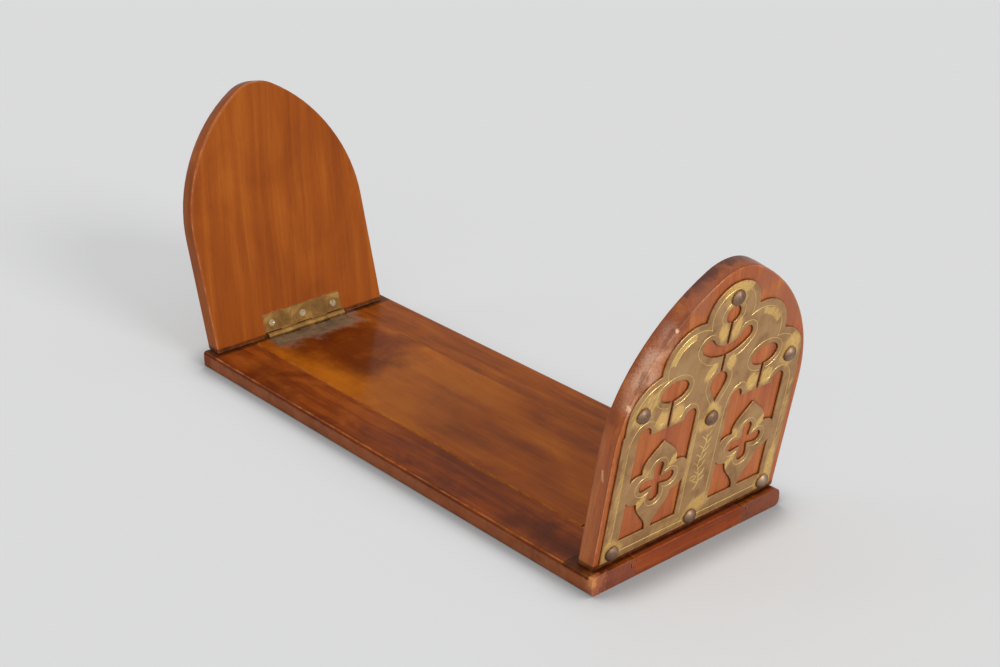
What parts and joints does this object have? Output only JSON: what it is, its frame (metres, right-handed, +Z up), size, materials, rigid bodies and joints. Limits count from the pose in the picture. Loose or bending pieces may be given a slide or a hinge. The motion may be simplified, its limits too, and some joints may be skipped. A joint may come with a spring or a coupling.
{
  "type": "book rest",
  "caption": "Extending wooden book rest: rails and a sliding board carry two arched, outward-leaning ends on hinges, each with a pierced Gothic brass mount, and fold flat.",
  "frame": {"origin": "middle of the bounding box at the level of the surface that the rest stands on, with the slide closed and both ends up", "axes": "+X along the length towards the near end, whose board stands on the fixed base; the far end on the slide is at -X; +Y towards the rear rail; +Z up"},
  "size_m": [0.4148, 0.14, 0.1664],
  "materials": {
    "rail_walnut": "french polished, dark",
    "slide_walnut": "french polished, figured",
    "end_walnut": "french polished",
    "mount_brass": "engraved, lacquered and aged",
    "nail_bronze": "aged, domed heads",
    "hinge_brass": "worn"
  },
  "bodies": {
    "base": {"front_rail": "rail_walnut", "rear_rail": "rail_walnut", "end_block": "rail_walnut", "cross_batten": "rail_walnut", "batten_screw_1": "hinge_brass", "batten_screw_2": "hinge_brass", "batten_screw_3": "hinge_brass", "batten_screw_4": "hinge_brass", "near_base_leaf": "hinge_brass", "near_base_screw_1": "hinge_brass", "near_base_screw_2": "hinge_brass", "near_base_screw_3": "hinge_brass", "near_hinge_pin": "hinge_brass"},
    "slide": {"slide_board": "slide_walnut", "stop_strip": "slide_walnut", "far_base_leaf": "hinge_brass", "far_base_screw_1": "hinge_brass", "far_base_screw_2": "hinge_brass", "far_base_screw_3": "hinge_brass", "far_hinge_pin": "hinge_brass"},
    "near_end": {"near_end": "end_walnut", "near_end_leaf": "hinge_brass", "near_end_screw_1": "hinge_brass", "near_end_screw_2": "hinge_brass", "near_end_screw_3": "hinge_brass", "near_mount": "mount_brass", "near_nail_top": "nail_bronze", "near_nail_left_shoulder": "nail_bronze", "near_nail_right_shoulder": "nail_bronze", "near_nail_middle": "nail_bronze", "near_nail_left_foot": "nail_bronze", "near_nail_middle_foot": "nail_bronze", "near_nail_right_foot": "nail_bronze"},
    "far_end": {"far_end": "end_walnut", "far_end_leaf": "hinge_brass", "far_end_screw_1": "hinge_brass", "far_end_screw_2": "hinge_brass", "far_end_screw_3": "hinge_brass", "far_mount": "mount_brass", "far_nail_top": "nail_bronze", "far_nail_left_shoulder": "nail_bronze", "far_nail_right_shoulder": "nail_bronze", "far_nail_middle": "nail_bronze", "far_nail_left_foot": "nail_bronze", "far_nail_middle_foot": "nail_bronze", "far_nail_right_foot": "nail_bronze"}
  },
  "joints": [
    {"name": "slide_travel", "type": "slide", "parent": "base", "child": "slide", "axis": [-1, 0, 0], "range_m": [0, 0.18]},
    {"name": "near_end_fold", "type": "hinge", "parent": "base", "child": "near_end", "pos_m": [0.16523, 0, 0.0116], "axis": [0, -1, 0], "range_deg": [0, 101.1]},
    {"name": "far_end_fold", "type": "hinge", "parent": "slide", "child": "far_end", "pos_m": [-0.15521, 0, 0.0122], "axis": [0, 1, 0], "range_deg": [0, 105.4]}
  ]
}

(Brief)
Set down the listing in full, keeping every word exactly as it is.

(Solution)
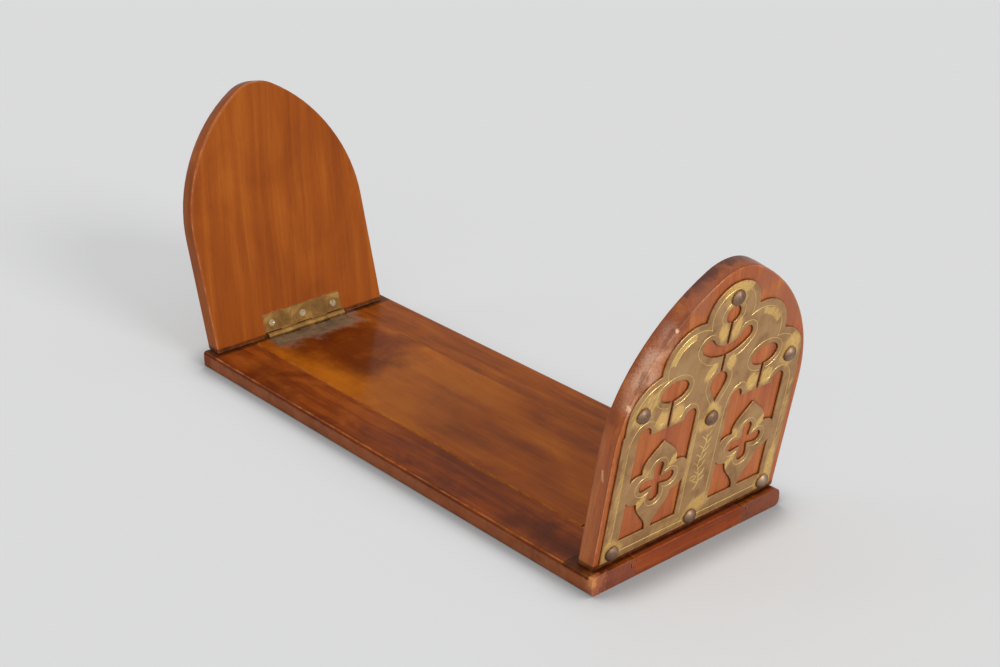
What parts and joints does this object have? Output only JSON: what it is, its frame (metres, right-handed, +Z up), size, materials, rigid bodies and joints. Limits count from the pose in the picture. Loose or bending pieces may be given a slide or a hinge. The motion may be simplified, its limits too, and some joints may be skipped. A joint may come with a spring or a coupling.
{
  "type": "book rest",
  "caption": "Extending wooden book rest: rails and a sliding board carry two arched, outward-leaning ends on hinges, each with a pierced Gothic brass mount, and fold flat.",
  "frame": {"origin": "middle of the bounding box at the level of the surface that the rest stands on, with the slide closed and both ends up", "axes": "+X along the length towards the near end, whose board stands on the fixed base; the far end on the slide is at -X; +Y towards the rear rail; +Z up"},
  "size_m": [0.4148, 0.14, 0.1664],
  "materials": {
    "rail_walnut": "french polished, dark",
    "slide_walnut": "french polished, figured",
    "end_walnut": "french polished",
    "mount_brass": "engraved, lacquered and aged",
    "nail_bronze": "aged, domed heads",
    "hinge_brass": "worn"
  },
  "bodies": {
    "base": {"front_rail": "rail_walnut", "rear_rail": "rail_walnut", "end_block": "rail_walnut", "cross_batten": "rail_walnut", "batten_screw_1": "hinge_brass", "batten_screw_2": "hinge_brass", "batten_screw_3": "hinge_brass", "batten_screw_4": "hinge_brass", "near_base_leaf": "hinge_brass", "near_base_screw_1": "hinge_brass", "near_base_screw_2": "hinge_brass", "near_base_screw_3": "hinge_brass", "near_hinge_pin": "hinge_brass"},
    "slide": {"slide_board": "slide_walnut", "stop_strip": "slide_walnut", "far_base_leaf": "hinge_brass", "far_base_screw_1": "hinge_brass", "far_base_screw_2": "hinge_brass", "far_base_screw_3": "hinge_brass", "far_hinge_pin": "hinge_brass"},
    "near_end": {"near_end": "end_walnut", "near_end_leaf": "hinge_brass", "near_end_screw_1": "hinge_brass", "near_end_screw_2": "hinge_brass", "near_end_screw_3": "hinge_brass", "near_mount": "mount_brass", "near_nail_top": "nail_bronze", "near_nail_left_shoulder": "nail_bronze", "near_nail_right_shoulder": "nail_bronze", "near_nail_middle": "nail_bronze", "near_nail_left_foot": "nail_bronze", "near_nail_middle_foot": "nail_bronze", "near_nail_right_foot": "nail_bronze"},
    "far_end": {"far_end": "end_walnut", "far_end_leaf": "hinge_brass", "far_end_screw_1": "hinge_brass", "far_end_screw_2": "hinge_brass", "far_end_screw_3": "hinge_brass", "far_mount": "mount_brass", "far_nail_top": "nail_bronze", "far_nail_left_shoulder": "nail_bronze", "far_nail_right_shoulder": "nail_bronze", "far_nail_middle": "nail_bronze", "far_nail_left_foot": "nail_bronze", "far_nail_middle_foot": "nail_bronze", "far_nail_right_foot": "nail_bronze"}
  },
  "joints": [
    {"name": "slide_travel", "type": "slide", "parent": "base", "child": "slide", "axis": [-1, 0, 0], "range_m": [0, 0.18]},
    {"name": "near_end_fold", "type": "hinge", "parent": "base", "child": "near_end", "pos_m": [0.16523, 0, 0.0116], "axis": [0, -1, 0], "range_deg": [0, 101.1]},
    {"name": "far_end_fold", "type": "hinge", "parent": "slide", "child": "far_end", "pos_m": [-0.15521, 0, 0.0122], "axis": [0, 1, 0], "range_deg": [0, 105.4]}
  ]
}